In A New View of London (1708) Edward Hatton wrote: 'Petit , a considerable street between Tothill Street Westminster E and James Street W ... Stow says here was built 20 houses for poor women to dwell in rent free, by Cornelius Van Dun, a Brabanter, Yeoman of the Guard to King Henry VIII, King Edward VI, Queen Mary and Queen Elizabeth.'

The name is generally thought to refer to the settlement of Huguenot refugees in the area. However, John Stow wrote of Petty France in A Survey of London (1598) and it is uncertain whether Huguenot refugees would have formed a notable community at that time. The London Encyclopaedia (1983, rev 1993) refers to the name deriving from the French wool merchants who used to live there.

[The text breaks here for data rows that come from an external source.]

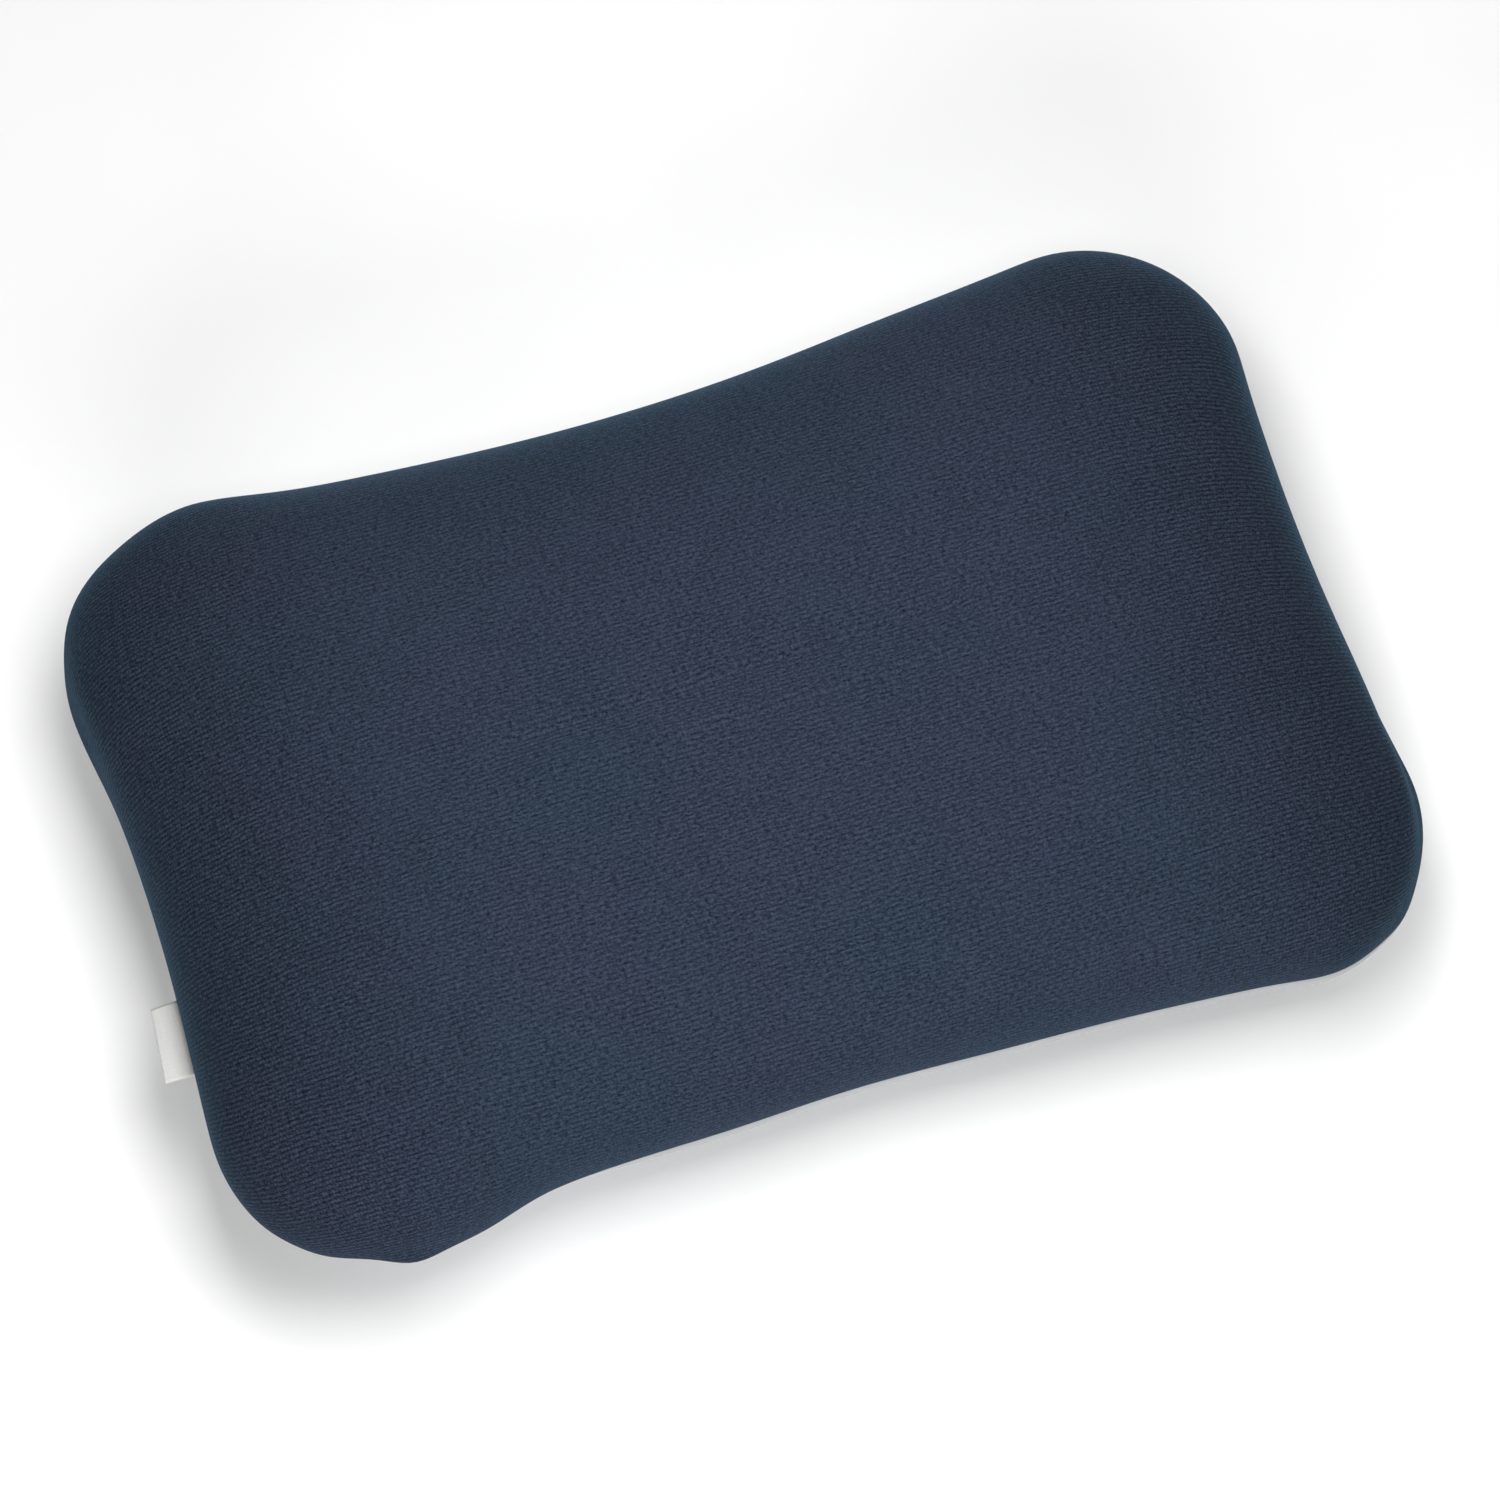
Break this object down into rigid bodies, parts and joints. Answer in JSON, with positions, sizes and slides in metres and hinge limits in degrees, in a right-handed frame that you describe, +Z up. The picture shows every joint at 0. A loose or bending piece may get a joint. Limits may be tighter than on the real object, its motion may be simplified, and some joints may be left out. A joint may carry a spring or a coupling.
{
  "type": "inflatable camp pillow",
  "caption": "Inflatable camp pillow: a dog-bone cushion with a soft knit top, a plain under cover, an air bladder and a flip-cap valve.",
  "frame": {"origin": "centre of the flat patch on the underside that the pillow rests on", "axes": "+X along the length, towards the end with the valve under it; +Y across; +Z up through the knit top"},
  "size_m": [0.4231, 0.2718, 0.1],
  "materials": {
    "top_knit": "matte",
    "under_fabric": "matte",
    "thread": "matte",
    "label_tape": "matte",
    "wadding": "matte",
    "bladder_film": "satin",
    "valve_body": "satin",
    "soft_plastic": "satin",
    "silicone": "satin"
  },
  "bodies": {
    "cushion": {"top_cover": "top_knit", "bottom_cover": "under_fabric", "seam_thread": "thread", "woven_label": "label_tape", "padding_sheet": "wadding", "bladder_top": "bladder_film", "bladder_bottom": "bladder_film", "baffle_left": "bladder_film", "baffle_middle": "bladder_film", "baffle_right": "bladder_film", "valve_patch": "under_fabric", "valve_base": "valve_body", "tether_ring": "soft_plastic"},
    "plug": {"deflate_plug": "soft_plastic"},
    "flap": {"check_flap": "silicone"},
    "cap": {"inflate_cap": "soft_plastic"}
  },
  "joints": [
    {"name": "plug_hinge", "type": "hinge", "parent": "cushion", "child": "plug", "pos_m": [0.1796, 0, 0.01334], "axis": [0, -1, 0], "range_deg": [0, 150]},
    {"name": "cap_hinge", "type": "hinge", "parent": "plug", "child": "cap", "pos_m": [0.15362, 0, 0.00122], "axis": [0, 1, 0], "range_deg": [0, 150]},
    {"name": "flap_lift", "type": "slide", "parent": "plug", "child": "flap", "axis": [-0.3585, 0, 0.9335], "range_m": [0, 0.0012], "stiffness_N_per_m": 5}
  ]
}
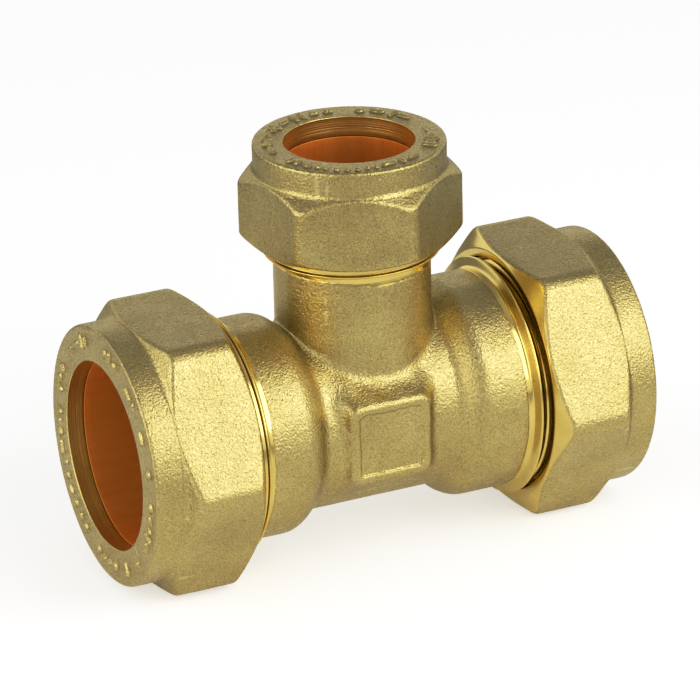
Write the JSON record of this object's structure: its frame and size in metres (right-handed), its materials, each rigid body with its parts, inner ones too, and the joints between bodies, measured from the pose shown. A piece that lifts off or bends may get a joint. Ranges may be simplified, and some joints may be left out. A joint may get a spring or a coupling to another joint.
{
  "type": "compression reducing tee fitting",
  "caption": "Brass compression tee for copper tube: equal run with a smaller branch, hexagon nuts on outside threads, and copper olives that seal the tube.",
  "frame": {"origin": "where the run's axis and the branch's axis cross", "axes": "X along the run, +Z out of the branch, -Y towards the square pad on the body's front"},
  "size_m": [0.064, 0.035, 0.049],
  "materials": {
    "forged_brass": "blasted forging, with turned ends",
    "nut_brass": "blasted forging, turned face and bore",
    "olive_copper": "bright turned copper"
  },
  "bodies": {
    "tee": {"tee_body": "forged_brass"},
    "left_olive": {"olive_left": "olive_copper"},
    "left_nut": {"nut_left": "nut_brass"},
    "right_olive": {"olive_right": "olive_copper"},
    "right_nut": {"nut_right": "nut_brass"},
    "branch_olive": {"olive_branch": "olive_copper"},
    "branch_nut": {"nut_branch": "nut_brass"}
  },
  "joints": [
    {"name": "left_travel", "type": "slide", "parent": "tee", "child": "left_olive", "axis": [-1, 0, 0], "range_m": [-0.00076, 0.00451]},
    {"name": "left_turn", "type": "hinge", "parent": "left_olive", "child": "left_nut", "pos_m": [-0.0255, 0, 0], "axis": [-1, 0, 0], "range_deg": [-180, 1080]},
    {"name": "right_travel", "type": "slide", "parent": "tee", "child": "right_olive", "axis": [1, 0, 0], "range_m": [-0.00076, 0.00451]},
    {"name": "right_turn", "type": "hinge", "parent": "right_olive", "child": "right_nut", "pos_m": [0.0255, 0, 0], "axis": [1, 0, 0], "range_deg": [-180, 1080]},
    {"name": "branch_travel", "type": "slide", "parent": "tee", "child": "branch_olive", "axis": [0, 0, 1], "range_m": [-0.00076, 0.00451]},
    {"name": "branch_turn", "type": "hinge", "parent": "branch_olive", "child": "branch_nut", "pos_m": [0, 0, 0.027], "axis": [0, 0, 1], "range_deg": [-180, 1080]}
  ],
  "couplings": [
    {"joint": "left_travel", "follows": "left_turn", "m_per_rad": 0.00023873},
    {"joint": "right_travel", "follows": "right_turn", "m_per_rad": 0.00023873},
    {"joint": "branch_travel", "follows": "branch_turn", "m_per_rad": 0.00023873}
  ]
}
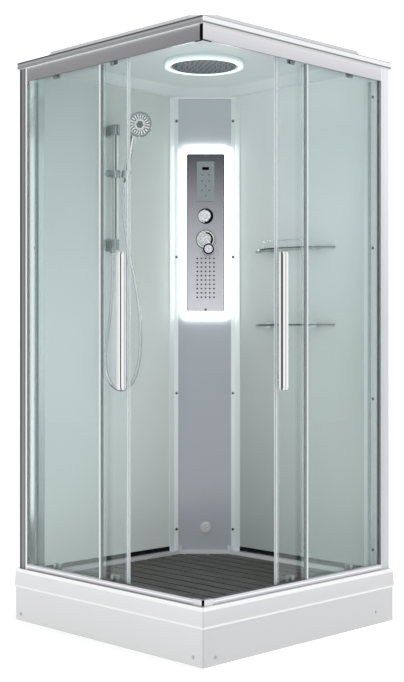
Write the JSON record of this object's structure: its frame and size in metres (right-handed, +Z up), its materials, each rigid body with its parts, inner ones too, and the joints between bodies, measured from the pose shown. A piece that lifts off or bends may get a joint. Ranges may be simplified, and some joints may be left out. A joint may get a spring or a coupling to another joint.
{
  "type": "shower cabin",
  "caption": "Square corner-entry shower cabin: tray with slatted floor, sliding glass doors, glass back walls, diagonal shower column, rain head, hand shower, shelves and a closed roof.",
  "frame": {"origin": "middle of the square footprint, on the floor", "axes": "+Z up; the entry corner points to -X -Y, the back walls stand on +X and +Y"},
  "size_m": [1, 1, 2.15],
  "materials": {
    "white_acrylic": "gloss",
    "frame_steel": "galvanised",
    "waste_plastic": "matte",
    "dark_boards": "satin",
    "light_aluminium": "satin",
    "grey_aluminium": "satin",
    "corner_plastic": "matte",
    "clear_glass": "polished",
    "dark_seal": "matte",
    "pale_seal": "satin",
    "painted_glass": "back painted",
    "white_profile": "satin",
    "dark_trim": "polished",
    "screw_steel": "satin",
    "grey_panel": "gloss",
    "chrome_parts": "polished",
    "rain_steel": "satin",
    "lit_plastic": "glowing",
    "column_steel": "brushed",
    "jet_rubber": "matte",
    "unit_plastic": "gloss",
    "key_plastic": "gloss",
    "valve_brass": "cast",
    "hose_skin": "gloss",
    "roller_plastic": "matte",
    "carrier_plastic": "matte"
  },
  "bodies": {
    "cabin": {"tray": "white_acrylic", "front_aprons": "white_acrylic", "support_frame": "frame_steel", "waste_trap": "waste_plastic", "bottom_rail_left": "light_aluminium", "bottom_rail_right": "light_aluminium", "top_rail_left": "grey_aluminium", "top_rail_right": "light_aluminium", "corner_connectors": "corner_plastic", "post_left": "grey_aluminium", "post_right": "light_aluminium", "fixed_glass_left": "clear_glass", "fixed_glass_right": "clear_glass", "fixed_glass_seals": "dark_seal", "wall_panel_left": "painted_glass", "wall_panel_right": "painted_glass", "wall_profiles": "white_profile", "wall_foot_trims": "dark_trim", "screw_caps": "screw_steel", "centre_panel": "grey_panel", "roof_shell": "white_acrylic", "rain_feed": "chrome_parts", "light_strips": "lit_plastic", "column_plate": "column_steel", "body_jets": "jet_rubber", "control_unit": "unit_plastic", "mixer_body": "valve_brass", "foot_jet": "chrome_parts", "riser_rail": "chrome_parts", "shelf_glasses": "clear_glass", "shelf_fittings": "chrome_parts", "shower_hose": "hose_skin"},
    "grid": {"floor_grid": "dark_boards"},
    "rain": {"rain_head": "rain_steel"},
    "door_left": {"door_glass_left": "clear_glass", "door_seals_left": "pale_seal", "door_handle_left": "chrome_parts", "door_carriers_left": "carrier_plastic"},
    "door_right": {"door_glass_right": "clear_glass", "door_seals_right": "pale_seal", "door_handle_right": "chrome_parts", "door_carriers_right": "carrier_plastic"},
    "flow": {"flow_knob": "chrome_parts"},
    "mixer_turn": {"mixer_cap": "chrome_parts"},
    "mixer_lift": {"mixer_lever": "chrome_parts"},
    "slider": {"riser_slider": "chrome_parts"},
    "clamp": {"clamp_knob": "carrier_plastic"},
    "handset": {"hand_shower": "chrome_parts"},
    "key_1_body": {"key_1": "key_plastic"},
    "key_2_body": {"key_2": "key_plastic"},
    "key_3_body": {"key_3": "key_plastic"},
    "key_4_body": {"key_4": "key_plastic"},
    "key_5_body": {"key_5": "key_plastic"},
    "key_6_body": {"key_6": "key_plastic"},
    "key_7_body": {"key_7": "key_plastic"},
    "key_8_body": {"key_8": "key_plastic"},
    "roller_left_front": {"wheel_left_front": "roller_plastic"},
    "roller_left_back": {"wheel_left_back": "roller_plastic"},
    "roller_right_front": {"wheel_right_front": "roller_plastic"},
    "roller_right_back": {"wheel_right_back": "roller_plastic"}
  },
  "joints": [
    {"name": "door_left_slide", "type": "slide", "parent": "cabin", "child": "door_left", "axis": [0, -1, 0], "range_m": [0, 0.3506]},
    {"name": "door_right_slide", "type": "slide", "parent": "cabin", "child": "door_right", "axis": [-1, 0, 0], "range_m": [-0.012, 0.3386]},
    {"name": "grid_lift", "type": "slide", "parent": "cabin", "child": "grid", "axis": [0, 0, 1], "range_m": [0, 0.08]},
    {"name": "rain_head_tilt", "type": "hinge", "parent": "cabin", "child": "rain", "pos_m": [0, 0, 2.081], "axis": [0.7071, -0.7071, 0], "range_deg": [-6, 6]},
    {"name": "flow_turn", "type": "hinge", "parent": "cabin", "child": "flow", "pos_m": [0.33894, 0.33328, 1.55], "axis": [-0.7071, -0.7071, 0], "range_deg": [-90, 90]},
    {"name": "mixer_temperature", "type": "hinge", "parent": "cabin", "child": "mixer_turn", "pos_m": [0.33894, 0.33328, 1.454], "axis": [-0.7071, -0.7071, 0], "range_deg": [-61, 29]},
    {"name": "mixer_flow", "type": "hinge", "parent": "mixer_turn", "child": "mixer_lift", "pos_m": [0.31985, 0.31419, 1.454], "axis": [-0.6797, 0.6797, -0.2756], "range_deg": [0, 25]},
    {"name": "slider_height", "type": "slide", "parent": "cabin", "child": "slider", "axis": [0, 0, 1], "range_m": [-0.237, 0.11], "deforming": ["shower_hose"]},
    {"name": "clamp_turn", "type": "hinge", "parent": "slider", "child": "clamp", "pos_m": [-0.107, 0.417, 1.689], "axis": [1, 0, 0], "range_deg": [0, 120]},
    {"name": "handset_lift", "type": "slide", "parent": "slider", "child": "handset", "axis": [0, -0.225, 0.9744], "range_m": [0, 0.04]},
    {"name": "key_1_press", "type": "slide", "parent": "cabin", "child": "key_1_body", "axis": [0.7071, 0.7071, 0], "range_m": [0, 0.0008], "stiffness_N_per_m": 200, "springref_m": -0.002},
    {"name": "key_2_press", "type": "slide", "parent": "cabin", "child": "key_2_body", "axis": [0.7071, 0.7071, 0], "range_m": [0, 0.0008], "stiffness_N_per_m": 200, "springref_m": -0.002},
    {"name": "key_3_press", "type": "slide", "parent": "cabin", "child": "key_3_body", "axis": [0.7071, 0.7071, 0], "range_m": [0, 0.0008], "stiffness_N_per_m": 200, "springref_m": -0.002},
    {"name": "key_4_press", "type": "slide", "parent": "cabin", "child": "key_4_body", "axis": [0.7071, 0.7071, 0], "range_m": [0, 0.0008], "stiffness_N_per_m": 200, "springref_m": -0.002},
    {"name": "key_5_press", "type": "slide", "parent": "cabin", "child": "key_5_body", "axis": [0.7071, 0.7071, 0], "range_m": [0, 0.0008], "stiffness_N_per_m": 200, "springref_m": -0.002},
    {"name": "key_6_press", "type": "slide", "parent": "cabin", "child": "key_6_body", "axis": [0.7071, 0.7071, 0], "range_m": [0, 0.0008], "stiffness_N_per_m": 200, "springref_m": -0.002},
    {"name": "key_7_press", "type": "slide", "parent": "cabin", "child": "key_7_body", "axis": [0.7071, 0.7071, 0], "range_m": [0, 0.0008], "stiffness_N_per_m": 200, "springref_m": -0.002},
    {"name": "key_8_press", "type": "slide", "parent": "cabin", "child": "key_8_body", "axis": [0.7071, 0.7071, 0], "range_m": [0, 0.0008], "stiffness_N_per_m": 200, "springref_m": -0.002},
    {"name": "roller_left_front_spin", "type": "hinge", "parent": "door_left", "child": "roller_left_front", "pos_m": [-0.4485, -0.019, 2.02106], "axis": [1, 0, 0], "continuous": true},
    {"name": "roller_left_back_spin", "type": "hinge", "parent": "door_left", "child": "roller_left_back", "pos_m": [-0.4485, 0.3, 2.02106], "axis": [1, 0, 0], "continuous": true},
    {"name": "roller_right_front_spin", "type": "hinge", "parent": "door_right", "child": "roller_right_front", "pos_m": [-0.031, -0.4485, 2.02106], "axis": [0, -1, 0], "continuous": true},
    {"name": "roller_right_back_spin", "type": "hinge", "parent": "door_right", "child": "roller_right_back", "pos_m": [0.288, -0.4485, 2.02106], "axis": [0, -1, 0], "continuous": true}
  ],
  "couplings": [
    {"joint": "roller_left_front_spin", "follows": "door_left_slide", "rad_per_m": 76.923},
    {"joint": "roller_left_back_spin", "follows": "door_left_slide", "rad_per_m": 76.923},
    {"joint": "roller_right_front_spin", "follows": "door_right_slide", "rad_per_m": 76.923},
    {"joint": "roller_right_back_spin", "follows": "door_right_slide", "rad_per_m": 76.923}
  ]
}
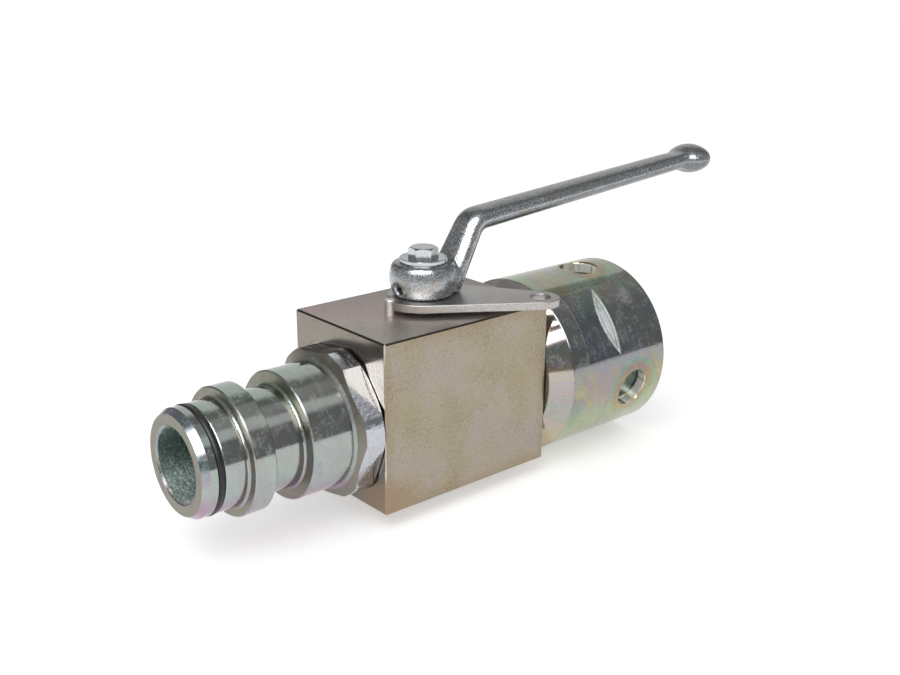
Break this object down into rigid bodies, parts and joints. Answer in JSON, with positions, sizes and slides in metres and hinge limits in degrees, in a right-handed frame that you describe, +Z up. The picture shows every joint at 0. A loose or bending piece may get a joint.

The name is also used to refer to the area in the vicinity of the street, the 7th Ward of Westminster. There are similar street names elsewhere in London: e.g. a short street in Billingsgate in the City of London called Petty Wales.

In the second half of the 18th century, "the name was changed to York Street from [Edward], Duke of York, son of George II., who had made a temporary residence amongst them". It retained this name until around 1925, when its previous name was restored.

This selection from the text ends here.